The states of Arkansas, California, Connecticut, Delaware, Hawaii, Illinois, Indiana, Iowa, Michigan, Minnesota, Mississippi, Missouri, Nebraska, New Jersey, North Dakota, South Dakota, Virginia, Washington and Wisconsin all have laws regulating various facets of the relationship between the franchisee and franchisor. These so called "relationship laws" typically regulate franchisors' ability to terminate or refuse renewal of a franchise. The relationship laws typically contain provisions requiring that a franchior have "good cause" before terminating or refusing to renew a franchise. They may address other issues such as the right of a deceased franchisee's next of kin to continue the franchise after the original investor's death. Some laws require a franchisor to buy back excess inventory from the franchisee in the event of termination. Other state laws may give franchisees a right to form an association with other franchisees of the same brand. Some laws make it illegal for a franchisor to demand a general release from a franchisee as a condition of renewing or entering into a new agreement. Sometimes these state laws protect broadly defined classes of dealerships as well as those who would qualify as "franchisees" under the FTC Franchise Rule. Counsel versed in franchise matters must check local law definitions to determine the applicability of the state provisions to a particular relationship.

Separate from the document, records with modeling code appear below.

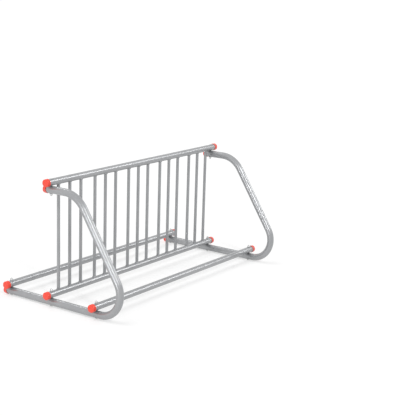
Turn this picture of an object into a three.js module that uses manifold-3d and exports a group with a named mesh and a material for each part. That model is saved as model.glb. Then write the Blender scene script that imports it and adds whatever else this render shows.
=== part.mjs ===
// Two-sided grid rack for ten bicycles, standing on the floor. Millimetres, +Z up.
// Four long rails run along X. Two identical bent end frames stand in planes across the rails,
// with their bends on the front (-Y) side. Fifteen bars in five groups of three join the centre
// rail to the top rail. The origin is on the floor, under the middle of the rack.

import * as THREE from 'three';
import { mergeVertices } from 'three/addons/utils/BufferGeometryUtils.js';
import Module from 'manifold-3d';

// Tubes
const RAIL_DIAMETER = 41.3;
const RAIL_WALL = 2.4;
const FRAME_DIAMETER = 44.5;
const FRAME_WALL = 2.7;
const BAR_DIAMETER = 19.5;
const BAR_WALL = 1.8;

// Rails: length, height of the top rail's axis over the centre rail's, how far they stand out past
// the end frames, the front one's distance from the bend, and the side play to a frame cap's mouth
const RAIL_LENGTH = 1690;
const RAIL_RISE = 673;
const RAIL_OVERHANG = 47;
const FRONT_RAIL_TO_BEND = 33;
const RAIL_TO_CAP = 1.35;

// Bars: groups spread evenly between the first and the last bar, each that far from its rail end
const BAR_GROUPS = 5;
const BARS_PER_GROUP = 3;
const SLOT_PITCH = 96.7;
const END_BAR_INSET = 107.5;

// End frames: reach of the floor run to both sides of the grid, bends, and the slope's lean from
// upright. The top run ends where its cap clears the top rail
const FLOOR_RUN_END_Y = 368;
const FOOT_REACH = 519;
const FOOT_BEND_RADIUS = 140;
const SHOULDER_BEND_RADIUS = 170;
const SLOPE_LEAN = THREE.MathUtils.degToRad(33);

// Caps
const CAP_OVERLAP = 20;
const CAP_WALL = 2.6;
const CAP_END_THICKNESS = 4;
const CAP_EDGE_RADIUS = 3;

// Fasteners: the low bolts have hexagon heads, the top ones low round heads
const BOLT_DIAMETER = 9.5;
const BOLT_HEAD_FLATS = 16;
const BOLT_HEAD_HEIGHT = 6;
const ROUND_HEAD_DIAMETER = 20;
const ROUND_HEAD_HEIGHT = 3;
const ROUND_HEAD_EDGE = 1;
const NUT_FLATS = 16;
const NUT_HEIGHT = 8;
const THREAD_PAST_NUT = 5;
const WASHER_DIAMETER = 21;
const WASHER_THICKNESS = 2;
const BOLT_HOLE_CLEARANCE = 0.6;

// Gap left between faces that touch, and play of a cap or nut round what it is on
const SEAT_GAP = 0.3;

// Facets
const RAIL_SIDES = 20;
const FRAME_SIDES = 20;
const BORE_SIDES = 12;
const BAR_SIDES = 12;
const CAP_SIDES = 20;
const SHANK_SIDES = 10;
const HOLE_SIDES = 12;
const WASHER_SIDES = 16;
const HEAD_SIDES = 16;
const FOOT_BEND_STEPS = 12;
const SHOULDER_BEND_STEPS = 7;
const CAP_EDGE_STEPS = 2;

const railRadius = RAIL_DIAMETER / 2;
const frameRadius = FRAME_DIAMETER / 2;
const barRadius = BAR_DIAMETER / 2;
const boltRadius = BOLT_DIAMETER / 2;

// Heights: the floor runs stand clear of the floor on their bolt heads
const floorRunZ = BOLT_HEAD_HEIGHT + SEAT_GAP + frameRadius;
const lowRailZ = floorRunZ + frameRadius + SEAT_GAP + railRadius;
const topRailZ = lowRailZ + RAIL_RISE;
const topRunZ = topRailZ - railRadius - SEAT_GAP - frameRadius;

// Place of the frames along the rails
const frameX = RAIL_LENGTH / 2 - RAIL_OVERHANG;

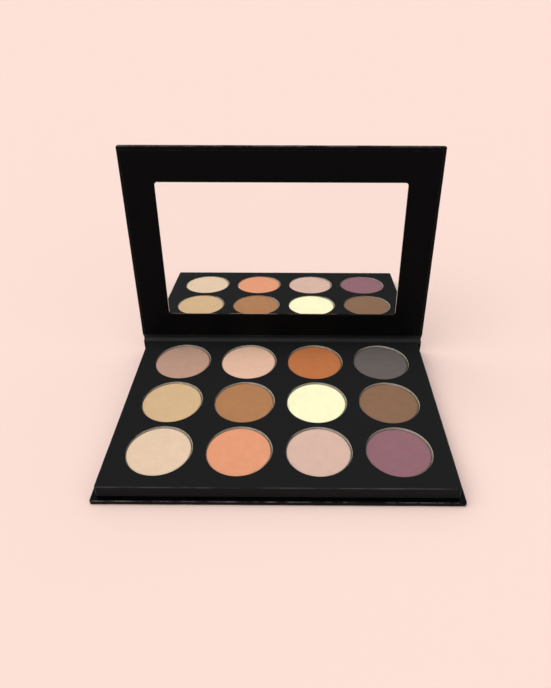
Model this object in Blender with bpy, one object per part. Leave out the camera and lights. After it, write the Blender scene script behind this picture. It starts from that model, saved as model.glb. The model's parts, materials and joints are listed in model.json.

Because of the wide variety of restrictions contained in these state statutes and regulations franchisors must have experienced counsel to offer advice at two stages. First, it is critical for a franchisor to have an accurate understanding of the requirements of state law when commencing to do business in a state. Second, before taking any action against an existing franchisee, such as terminating the franchise or exercising other rights and remedies, the franchisor must be fully aware of the restrictions on its rights created as a matter of law in the local jurisdiction.